PV DC Series Arc Simulation Data

Solar photovoltaic (PV) systems have emerged as a pivotal player in the pursuit of clean energy solutions. As the adoption of solar technology continues to increase, it becomes imperative to address the some of the challenges associated with these systems. One such challenge that demands meticulous attention is the occurrence of DC series arcs. DC series arcs, characterized by unintentional electrical discharges across series-connected components, represent a potential threat to the integrity and efficiency of solar energy systems.
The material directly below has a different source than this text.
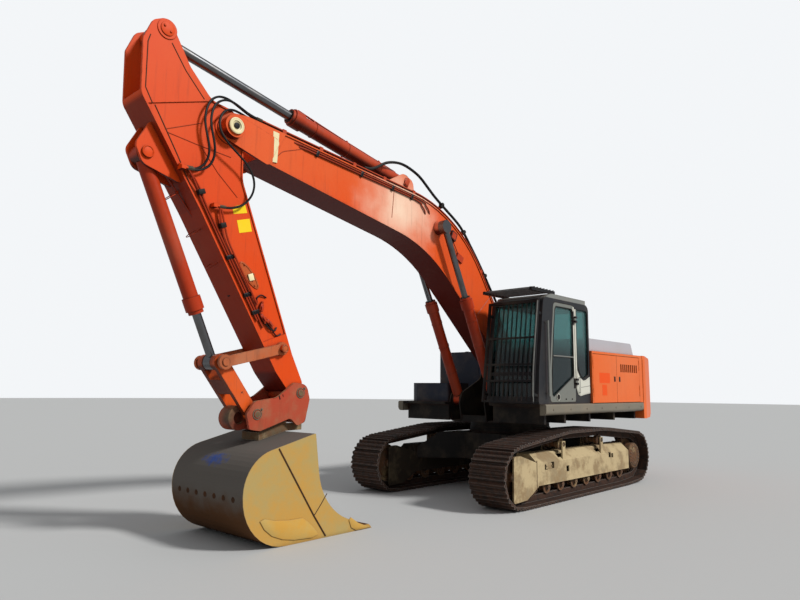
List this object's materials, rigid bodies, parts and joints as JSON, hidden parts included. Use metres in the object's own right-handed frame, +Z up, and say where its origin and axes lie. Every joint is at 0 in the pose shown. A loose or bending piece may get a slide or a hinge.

Identifying and mitigating these arc faults is crucial not only for enhancing the overall performance of solar panels but also for safeguarding against the risk of electrical fires. This dataset was generated using a Simulink model based on the most common topology for PV DC power converters and known properties of arc events. The model consists of 4 boost converters connect to 4 individual PV panels and each can be individually controlled. Each converter is operated with a PWM module commanded by a duty cycle value and operating at a fixed frequency of 64kHz. The currents of each PV string are measured and added into a single signal, simulating existing HW architecture for arc detection in residential PV systems. The arc event is simulated by injecting gaussian noise limited to a specific frequency band with a range of 10 to 50 kHz. This dataset is intended to help in the evaluation of arc detection algorithms based on current measurements. Each file in the dataset contains 6 columns as follows: simulation timestamp, 250kHz sample rate current data, slow DC current measurement for each string in the system (4 strings) The name of the file described the conditions in which that set was obtained and follows this pattern: test_ + A + current target on string A + B + current target on string B + C + current target on string C + D + current target on string D + A + voltage target on string A + B + voltage target on string B + C + voltage target on string C + D + voltage target on string D + A + impedance on string A + B + impedance on string B + C + impedance on string C + D + impedance on string D + + _trans + A, B, C or D + + _arc + 0 or 1 + .csv

太阳能光伏系统（Solar Photovoltaic，PV）已成为清洁能源解决方案探索进程中的关键参与者。随着太阳能技术的应用规模持续扩大，应对此类系统相关的各类挑战已成为当务之急。其中一项需要细致关注的挑战便是直流（Direct Current，DC）串联电弧的发生。直流串联电弧指的是串联连接的组件间出现的非预期性放电现象，会对太阳能发电系统的运行稳定性与整体效率构成潜在威胁。识别并缓解此类电弧故障，不仅有助于提升光伏面板的整体性能，还能有效防范电气火灾风险。 本数据集基于当前光伏直流功率变换器的主流拓扑结构与已知的电弧事件特性，通过Simulink模型生成。该模型包含4台升压变换器，分别连接4块独立的光伏面板，且每一路均可独立控制。每台变换器均通过脉宽调制（Pulse Width Modulation，PWM）模块进行控制，由占空比参数指令，且工作在64kHz的固定频率下。本数据集采集每一路光伏串的电流并整合为单路信号，以此模拟住宅光伏系统中现有的电弧检测硬件（Hardware，HW）架构。电弧事件通过注入限定在10至50kHz频段内的高斯噪声进行模拟。 本数据集旨在助力基于电流采集数据的电弧检测算法的性能评估。数据集中的每个文件均包含以下6列数据：仿真时间戳、250kHz采样率的整合电流数据、系统内4路光伏串各自的低速直流电流测量值。数据文件的名称用于描述该数据集样本的生成条件，遵循以下格式：test_ + A + 路A电流目标值 + B + 路B电流目标值 + C + 路C电流目标值 + D + 路D电流目标值 + A + 路A电压目标值 + B + 路B电压目标值 + C + 路C电压目标值 + D + 路D电压目标值 + A + 路A阻抗值 + B + 路B阻抗值 + C + 路C阻抗值 + D + 路D阻抗值 + _trans + A/B/C/D + _arc + 0或1 + .csv。